* WHAT IS NEEDED
Go through the records and give each one again exactly.

# start of PROVIDED DATA

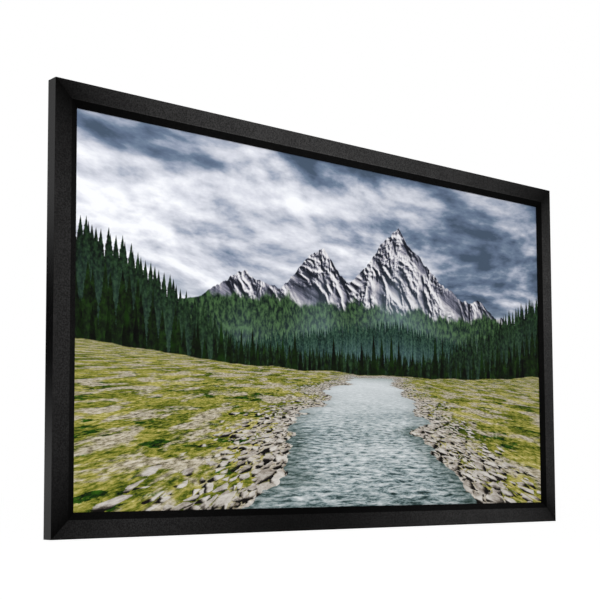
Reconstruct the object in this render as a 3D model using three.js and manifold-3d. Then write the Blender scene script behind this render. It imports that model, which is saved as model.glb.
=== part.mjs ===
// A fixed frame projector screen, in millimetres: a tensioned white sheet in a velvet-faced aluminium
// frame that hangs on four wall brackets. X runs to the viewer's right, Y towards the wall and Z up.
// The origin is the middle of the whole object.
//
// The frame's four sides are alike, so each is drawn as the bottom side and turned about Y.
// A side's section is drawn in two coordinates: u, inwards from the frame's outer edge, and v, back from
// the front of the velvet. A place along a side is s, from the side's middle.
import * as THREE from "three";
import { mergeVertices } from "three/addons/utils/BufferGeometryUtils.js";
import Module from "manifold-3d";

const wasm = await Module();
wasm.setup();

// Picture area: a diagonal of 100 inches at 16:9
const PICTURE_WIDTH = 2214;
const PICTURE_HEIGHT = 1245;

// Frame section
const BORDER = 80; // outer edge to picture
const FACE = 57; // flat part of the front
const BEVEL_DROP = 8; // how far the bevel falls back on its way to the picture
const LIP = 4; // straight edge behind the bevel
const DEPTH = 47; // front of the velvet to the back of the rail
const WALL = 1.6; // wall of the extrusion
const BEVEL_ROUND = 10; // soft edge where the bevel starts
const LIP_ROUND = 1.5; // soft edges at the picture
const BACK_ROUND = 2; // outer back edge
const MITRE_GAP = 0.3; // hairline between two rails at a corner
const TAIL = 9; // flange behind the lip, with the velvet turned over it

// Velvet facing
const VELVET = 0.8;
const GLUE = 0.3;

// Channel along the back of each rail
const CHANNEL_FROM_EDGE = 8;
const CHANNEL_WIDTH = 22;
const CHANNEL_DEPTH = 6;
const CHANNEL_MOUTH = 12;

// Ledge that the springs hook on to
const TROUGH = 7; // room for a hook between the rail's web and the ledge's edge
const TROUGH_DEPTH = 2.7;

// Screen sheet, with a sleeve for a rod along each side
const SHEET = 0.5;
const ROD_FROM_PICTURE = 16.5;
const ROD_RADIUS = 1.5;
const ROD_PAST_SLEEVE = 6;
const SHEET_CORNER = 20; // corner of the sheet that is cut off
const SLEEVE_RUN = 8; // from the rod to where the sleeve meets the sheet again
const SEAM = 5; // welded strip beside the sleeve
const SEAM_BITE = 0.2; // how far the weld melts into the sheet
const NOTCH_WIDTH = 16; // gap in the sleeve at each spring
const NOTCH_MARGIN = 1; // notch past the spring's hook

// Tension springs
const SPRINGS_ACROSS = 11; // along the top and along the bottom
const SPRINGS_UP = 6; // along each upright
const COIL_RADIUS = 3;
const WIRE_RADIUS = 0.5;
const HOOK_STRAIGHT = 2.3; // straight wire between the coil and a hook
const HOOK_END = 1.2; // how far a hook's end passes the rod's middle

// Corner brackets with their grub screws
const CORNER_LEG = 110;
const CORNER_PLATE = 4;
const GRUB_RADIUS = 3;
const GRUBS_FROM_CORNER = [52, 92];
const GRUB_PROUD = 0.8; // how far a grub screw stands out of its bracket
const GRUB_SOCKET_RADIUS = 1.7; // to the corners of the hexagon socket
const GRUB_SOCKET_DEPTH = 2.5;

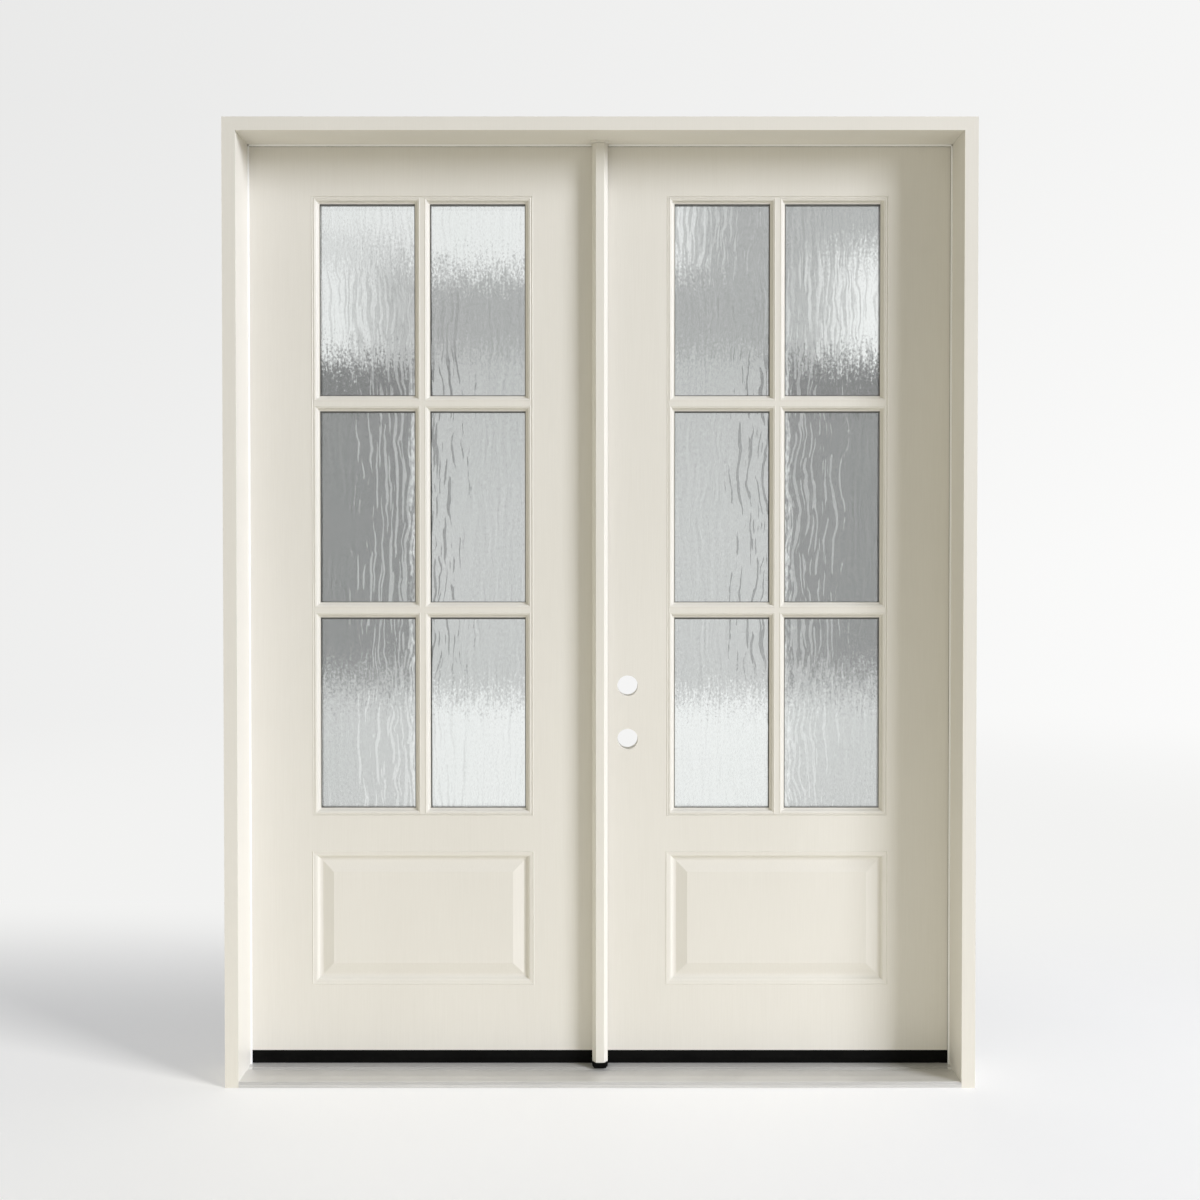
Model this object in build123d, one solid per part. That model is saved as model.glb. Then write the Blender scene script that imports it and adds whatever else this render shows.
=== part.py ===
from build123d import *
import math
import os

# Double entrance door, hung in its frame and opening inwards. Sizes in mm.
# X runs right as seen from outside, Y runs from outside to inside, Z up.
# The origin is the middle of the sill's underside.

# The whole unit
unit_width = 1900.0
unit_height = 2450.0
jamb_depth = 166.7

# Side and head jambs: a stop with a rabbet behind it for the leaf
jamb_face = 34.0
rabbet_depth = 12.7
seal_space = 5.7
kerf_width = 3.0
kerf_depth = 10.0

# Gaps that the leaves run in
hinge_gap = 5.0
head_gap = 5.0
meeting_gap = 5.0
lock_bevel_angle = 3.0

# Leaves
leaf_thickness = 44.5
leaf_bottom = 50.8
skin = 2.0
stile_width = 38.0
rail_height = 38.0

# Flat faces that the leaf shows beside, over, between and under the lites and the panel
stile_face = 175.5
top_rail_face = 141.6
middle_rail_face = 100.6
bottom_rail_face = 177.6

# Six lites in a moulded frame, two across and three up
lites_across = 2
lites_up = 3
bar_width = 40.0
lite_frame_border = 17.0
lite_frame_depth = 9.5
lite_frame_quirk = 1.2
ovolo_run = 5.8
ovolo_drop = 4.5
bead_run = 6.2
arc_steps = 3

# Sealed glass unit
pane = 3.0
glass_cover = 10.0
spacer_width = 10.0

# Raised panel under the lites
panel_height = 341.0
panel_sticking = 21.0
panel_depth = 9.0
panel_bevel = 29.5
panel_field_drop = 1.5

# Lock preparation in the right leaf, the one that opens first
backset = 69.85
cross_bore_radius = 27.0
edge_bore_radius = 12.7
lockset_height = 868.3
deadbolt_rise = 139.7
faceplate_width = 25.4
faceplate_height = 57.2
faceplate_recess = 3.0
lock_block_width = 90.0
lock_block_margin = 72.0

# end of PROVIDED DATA

* TASK ANSWER
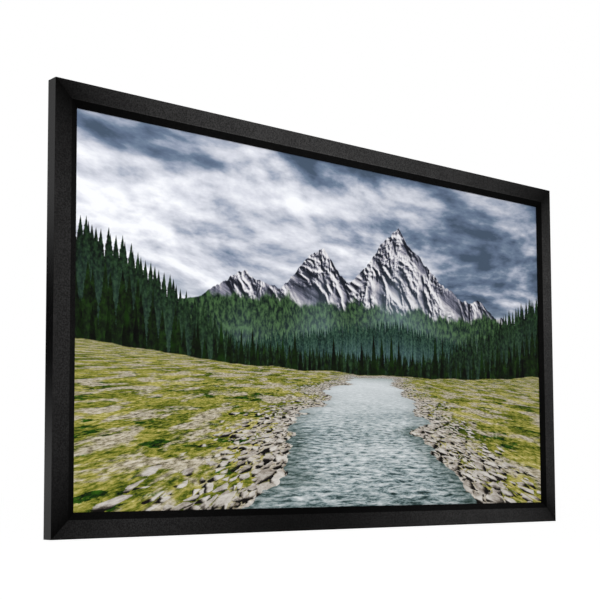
Reconstruct the object in this render as a 3D model using three.js and manifold-3d. Then write the Blender scene script behind this render. It imports that model, which is saved as model.glb.
=== part.mjs ===
// A fixed frame projector screen, in millimetres: a tensioned white sheet in a velvet-faced aluminium
// frame that hangs on four wall brackets. X runs to the viewer's right, Y towards the wall and Z up.
// The origin is the middle of the whole object.
//
// The frame's four sides are alike, so each is drawn as the bottom side and turned about Y.
// A side's section is drawn in two coordinates: u, inwards from the frame's outer edge, and v, back from
// the front of the velvet. A place along a side is s, from the side's middle.
import * as THREE from "three";
import { mergeVertices } from "three/addons/utils/BufferGeometryUtils.js";
import Module from "manifold-3d";

const wasm = await Module();
wasm.setup();

// Picture area: a diagonal of 100 inches at 16:9
const PICTURE_WIDTH = 2214;
const PICTURE_HEIGHT = 1245;

// Frame section
const BORDER = 80; // outer edge to picture
const FACE = 57; // flat part of the front
const BEVEL_DROP = 8; // how far the bevel falls back on its way to the picture
const LIP = 4; // straight edge behind the bevel
const DEPTH = 47; // front of the velvet to the back of the rail
const WALL = 1.6; // wall of the extrusion
const BEVEL_ROUND = 10; // soft edge where the bevel starts
const LIP_ROUND = 1.5; // soft edges at the picture
const BACK_ROUND = 2; // outer back edge
const MITRE_GAP = 0.3; // hairline between two rails at a corner
const TAIL = 9; // flange behind the lip, with the velvet turned over it

// Velvet facing
const VELVET = 0.8;
const GLUE = 0.3;

// Channel along the back of each rail
const CHANNEL_FROM_EDGE = 8;
const CHANNEL_WIDTH = 22;
const CHANNEL_DEPTH = 6;
const CHANNEL_MOUTH = 12;

// Ledge that the springs hook on to
const TROUGH = 7; // room for a hook between the rail's web and the ledge's edge
const TROUGH_DEPTH = 2.7;

// Screen sheet, with a sleeve for a rod along each side
const SHEET = 0.5;
const ROD_FROM_PICTURE = 16.5;
const ROD_RADIUS = 1.5;
const ROD_PAST_SLEEVE = 6;
const SHEET_CORNER = 20; // corner of the sheet that is cut off
const SLEEVE_RUN = 8; // from the rod to where the sleeve meets the sheet again
const SEAM = 5; // welded strip beside the sleeve
const SEAM_BITE = 0.2; // how far the weld melts into the sheet
const NOTCH_WIDTH = 16; // gap in the sleeve at each spring
const NOTCH_MARGIN = 1; // notch past the spring's hook

// Tension springs
const SPRINGS_ACROSS = 11; // along the top and along the bottom
const SPRINGS_UP = 6; // along each upright
const COIL_RADIUS = 3;
const WIRE_RADIUS = 0.5;
const HOOK_STRAIGHT = 2.3; // straight wire between the coil and a hook
const HOOK_END = 1.2; // how far a hook's end passes the rod's middle

// Corner brackets with their grub screws
const CORNER_LEG = 110;
const CORNER_PLATE = 4;
const GRUB_RADIUS = 3;
const GRUBS_FROM_CORNER = [52, 92];
const GRUB_PROUD = 0.8; // how far a grub screw stands out of its bracket
const GRUB_SOCKET_RADIUS = 1.7; // to the corners of the hexagon socket
const GRUB_SOCKET_DEPTH = 2.5;

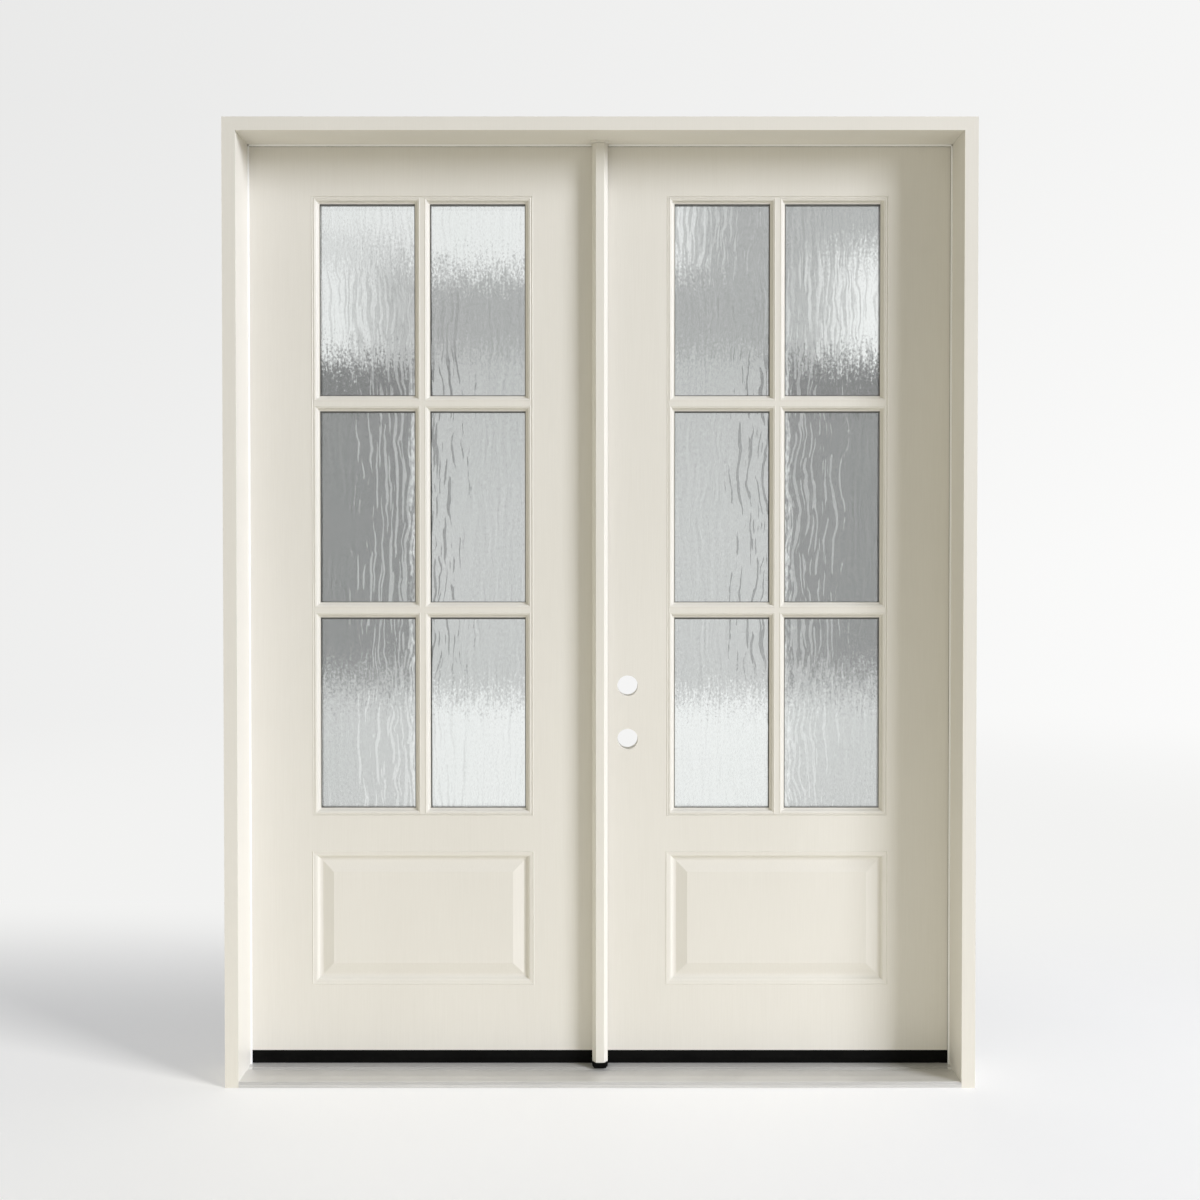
Model this object in build123d, one solid per part. That model is saved as model.glb. Then write the Blender scene script that imports it and adds whatever else this render shows.
=== part.py ===
from build123d import *
import math
import os

# Double entrance door, hung in its frame and opening inwards. Sizes in mm.
# X runs right as seen from outside, Y runs from outside to inside, Z up.
# The origin is the middle of the sill's underside.

# The whole unit
unit_width = 1900.0
unit_height = 2450.0
jamb_depth = 166.7

# Side and head jambs: a stop with a rabbet behind it for the leaf
jamb_face = 34.0
rabbet_depth = 12.7
seal_space = 5.7
kerf_width = 3.0
kerf_depth = 10.0

# Gaps that the leaves run in
hinge_gap = 5.0
head_gap = 5.0
meeting_gap = 5.0
lock_bevel_angle = 3.0

# Leaves
leaf_thickness = 44.5
leaf_bottom = 50.8
skin = 2.0
stile_width = 38.0
rail_height = 38.0

# Flat faces that the leaf shows beside, over, between and under the lites and the panel
stile_face = 175.5
top_rail_face = 141.6
middle_rail_face = 100.6
bottom_rail_face = 177.6

# Six lites in a moulded frame, two across and three up
lites_across = 2
lites_up = 3
bar_width = 40.0
lite_frame_border = 17.0
lite_frame_depth = 9.5
lite_frame_quirk = 1.2
ovolo_run = 5.8
ovolo_drop = 4.5
bead_run = 6.2
arc_steps = 3

# Sealed glass unit
pane = 3.0
glass_cover = 10.0
spacer_width = 10.0

# Raised panel under the lites
panel_height = 341.0
panel_sticking = 21.0
panel_depth = 9.0
panel_bevel = 29.5
panel_field_drop = 1.5

# Lock preparation in the right leaf, the one that opens first
backset = 69.85
cross_bore_radius = 27.0
edge_bore_radius = 12.7
lockset_height = 868.3
deadbolt_rise = 139.7
faceplate_width = 25.4
faceplate_height = 57.2
faceplate_recess = 3.0
lock_block_width = 90.0
lock_block_margin = 72.0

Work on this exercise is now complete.